Law enforcement is trying to fight back of course, but with each raid, it becomes increasingly clear that the group has ties to the most senior levels of government and vast resources. According to Der Spiegel: "On July 13, 2010, public prosecutors struck in massive raids across Italy. The police seized assets worth about €1 billion. The clan, according to the investigators, has invested a substantial portion of its drug money in companies and real estate."
Here is a video clip of an 'Ndrangheta leader getting arrested on the street in Spain, courtesy of the Spanish Federal police:
Despite law enforcement pressure, business continues to boom for the 'Ndrangheta. In fact, they have so much money, some senior members have complained of the difficult finding places to invest it. But sources say since the mafiosi have been able to send their children to the best schools to produce lawyers, tax consultants, bankers and doctors, they can run money-laundering operations at the highest international levels.
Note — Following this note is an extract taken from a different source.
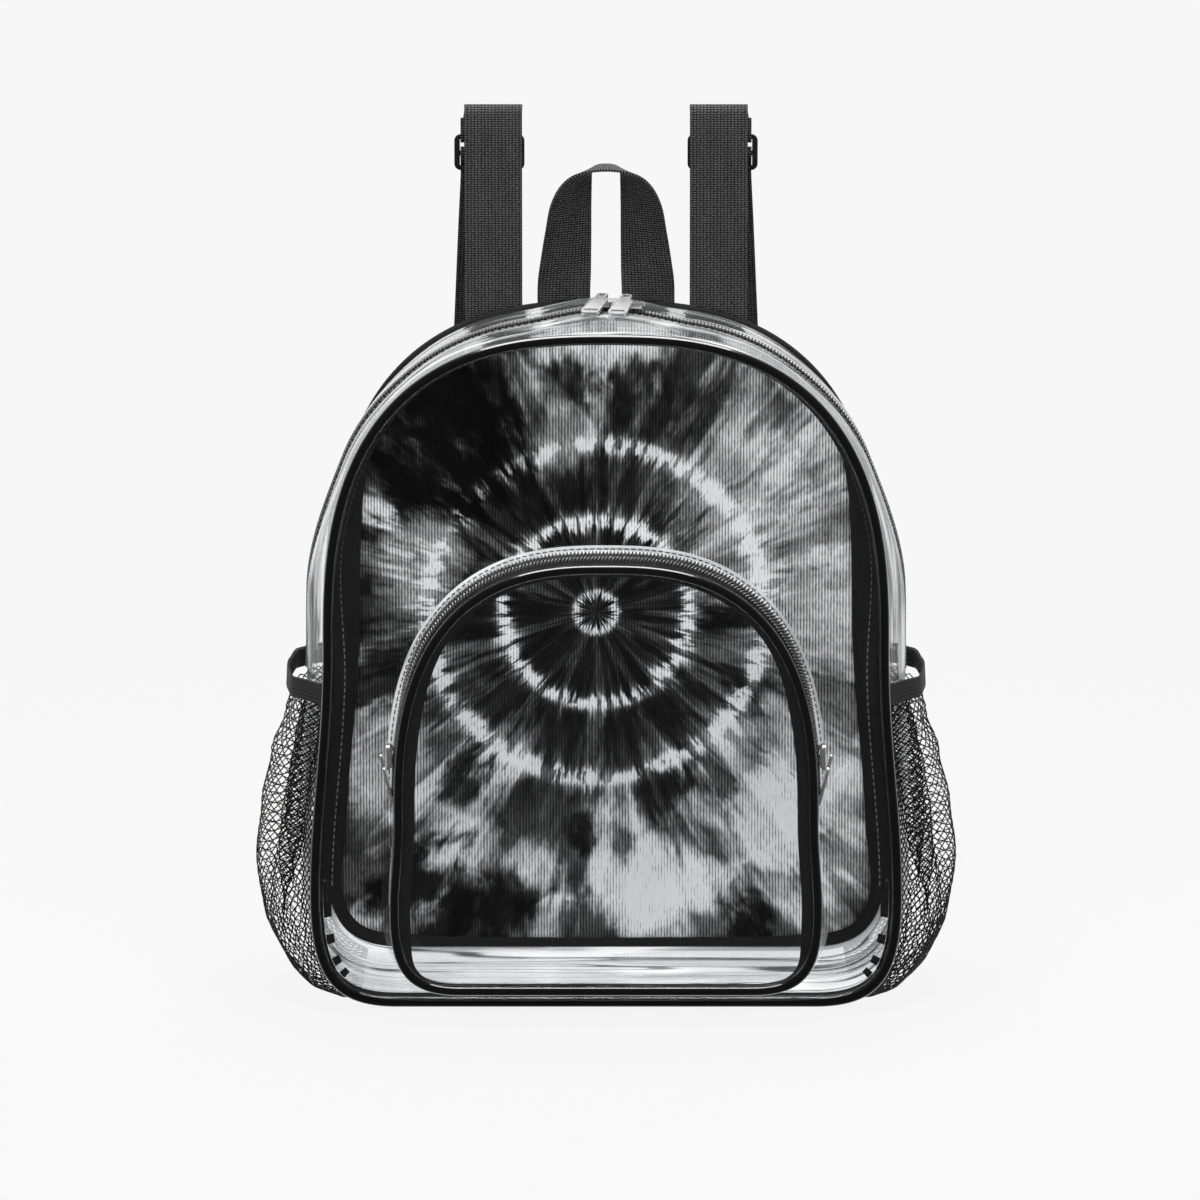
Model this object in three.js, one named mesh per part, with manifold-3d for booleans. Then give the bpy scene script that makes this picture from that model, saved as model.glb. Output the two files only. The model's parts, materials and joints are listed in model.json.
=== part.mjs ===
// A clear vinyl backpack of stadium size, standing on its base with its straps up.
// The arched front, the gusset round it and the front pocket are clear sheet, the back is one printed
// cloth panel, and black piping and binding close the seams. Two net pockets sit on the sides.
// Lengths are in millimetres. The front faces -Y, +X is to the right and +Z is up.
import * as THREE from "three";
import { mergeVertices } from "three/addons/utils/BufferGeometryUtils.js";
import Module from "manifold-3d";

const wasm = await Module();
wasm.setup();

// Sheets, webbing and the gap that separate pieces keep
const GAP = 0.3;
const VINYL_THICKNESS = 1;
const BACK_THICKNESS = 2;
const TAPE_THICKNESS = 0.8;
const NET_THICKNESS = 1.2;
const ELASTIC_THICKNESS = 1.8;
const WEBBING_THICKNESS = 1.1;

// The body, seen from the front: a flared foot with round corners under a superellipse arch
const BODY_HEIGHT = 306;
const BODY_DEPTH = 120;
const BODY_HALF_WIDTH = 126.5;
const BODY_ARCH_START = 165;
const BODY_FOOT_FLARE = 6.5;
const BODY_FOOT_HEIGHT = 49;
const BODY_BASE_INSET = 37;
const ARCH_POWER = 2.65;
const CORNER_PULL = 0.75;
const SIDE_BULGE = 10;
const BULGE_RUN_SHARE = 0.22;
const FRONT_CROWN = 4;

// Piping on the front seam and binding on the back seam, each a bead with a flat flange inside
const PIPING_RADIUS = 2.5;
const PIPING_FLANGE = 8;
const BINDING_RADIUS = 2.5;
const BINDING_FLANGE = 5;
const FLANGE_THICKNESS = 1.2;
const PIPING_FLANGE_TURN = 150;
const BINDING_FLANGE_TURN = 220;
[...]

This money has also allowed their influence to rapidly grow. 'Ndrangheta are alleged to own an entire neighborhood in Brussels, for example, and have substantial real estate holdings across Europe.
They are even influencing and buying national political elections. According to Business Insider: "Votes from ex-pat Italians are thought to have been bought to get Berlusconi party member Nicola Di Girolamo elected in 2008. In 2010, Di Girolamo was arrested for money laundering."
If all this is true, you might ask, why are we hearing about them now? Why are they sitting down with a major international newspaper?
Because they are getting stronger, and they want people to know it. They are increasingly operating out in the open. Clan members believe a storm is coming in Italy, and they are preparing to reap the benefits.
One source put it succinctly for Der Spiegel:
"They want to cultivate the myth of invincibility."